To me, the biggest advantage is that rather than getting RAIT (redundancy array of independent tape drives) and having to make sure that groups of tapes are working in a synchronous manner for RAIT to work, I can work with the parity at the file level, and that I can then write the resulting parity files/data to tape as just more data to be written to tape.

So with my LTO-8 tapes, they have a native 12 TB capacity. They recommend to leave about 10% of free space so that the tape itself can work more efficiently/effectively, (which leaves about 10.8 TB of available space) and then I’m using 10% level of redudancy, so I am writing about 9.612 TB worth of ACTUAL data onto said tape and about 1.188 TB of parity data (1.08 TB for first level of parity, and an additional 0.108 TB for double parity). But in total, I’m still writing around 10.8 TB total, to tape.

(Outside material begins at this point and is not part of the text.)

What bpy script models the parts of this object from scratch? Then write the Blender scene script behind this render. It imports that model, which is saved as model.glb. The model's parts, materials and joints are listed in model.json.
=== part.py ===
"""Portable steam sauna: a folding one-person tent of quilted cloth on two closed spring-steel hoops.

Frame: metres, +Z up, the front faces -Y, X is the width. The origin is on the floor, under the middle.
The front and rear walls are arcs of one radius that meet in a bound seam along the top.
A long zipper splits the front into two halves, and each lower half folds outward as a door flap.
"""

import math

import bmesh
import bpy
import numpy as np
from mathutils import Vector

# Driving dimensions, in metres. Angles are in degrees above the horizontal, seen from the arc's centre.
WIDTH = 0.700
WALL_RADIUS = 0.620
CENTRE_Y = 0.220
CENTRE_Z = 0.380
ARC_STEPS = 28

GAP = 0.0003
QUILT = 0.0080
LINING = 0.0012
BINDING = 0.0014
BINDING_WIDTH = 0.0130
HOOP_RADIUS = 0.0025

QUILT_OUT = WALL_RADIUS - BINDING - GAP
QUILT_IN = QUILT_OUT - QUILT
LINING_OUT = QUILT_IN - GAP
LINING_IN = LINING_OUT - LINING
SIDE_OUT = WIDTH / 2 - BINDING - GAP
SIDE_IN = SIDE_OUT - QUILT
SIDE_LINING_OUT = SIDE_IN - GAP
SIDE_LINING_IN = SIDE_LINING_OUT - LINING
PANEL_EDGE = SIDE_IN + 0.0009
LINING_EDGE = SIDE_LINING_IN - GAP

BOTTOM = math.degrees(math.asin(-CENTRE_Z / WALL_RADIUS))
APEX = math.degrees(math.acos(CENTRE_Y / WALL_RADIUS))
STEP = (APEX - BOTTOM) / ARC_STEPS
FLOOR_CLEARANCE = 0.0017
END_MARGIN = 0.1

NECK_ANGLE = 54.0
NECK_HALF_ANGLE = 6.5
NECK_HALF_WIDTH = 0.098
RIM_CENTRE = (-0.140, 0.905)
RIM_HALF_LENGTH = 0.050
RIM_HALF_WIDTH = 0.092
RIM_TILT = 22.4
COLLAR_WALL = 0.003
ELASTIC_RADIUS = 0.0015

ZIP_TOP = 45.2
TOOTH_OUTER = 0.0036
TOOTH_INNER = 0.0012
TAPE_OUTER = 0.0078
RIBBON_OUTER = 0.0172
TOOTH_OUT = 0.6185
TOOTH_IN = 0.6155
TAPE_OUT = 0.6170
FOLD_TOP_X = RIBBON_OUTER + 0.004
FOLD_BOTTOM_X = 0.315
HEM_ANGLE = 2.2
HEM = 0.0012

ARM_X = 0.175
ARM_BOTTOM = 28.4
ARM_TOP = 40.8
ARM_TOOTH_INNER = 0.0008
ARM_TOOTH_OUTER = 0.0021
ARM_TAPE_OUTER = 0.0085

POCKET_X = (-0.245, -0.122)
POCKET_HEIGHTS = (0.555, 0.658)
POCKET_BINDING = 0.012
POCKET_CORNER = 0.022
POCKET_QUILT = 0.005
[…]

I would make the recommendation that you try and play with it because its’ a nifty little tool where you can compute parity on data, files, and systems that otherwise may not have parity protection (given that not all systems are behind a RAID array.)

And then, like I said, if you know how to inject/overwrite some stuff in the middle with rand(), you can then test and find out how par2 works to recover the file that you’ve overwritten with random stuff in the middle.

Try it.

Sounds to me like you might have a little bit of an interest in it.

I use it (as you can see) for stuff that aren’t protected via some kind of RAID system. (e.g. I can protect my boot drives without needing the 3-drive minimum for RAID5) nor do I use PXE to boot my systems. (PXE over GbE = too slow. And I don’t have iSER set up yet, which introduces other issues.)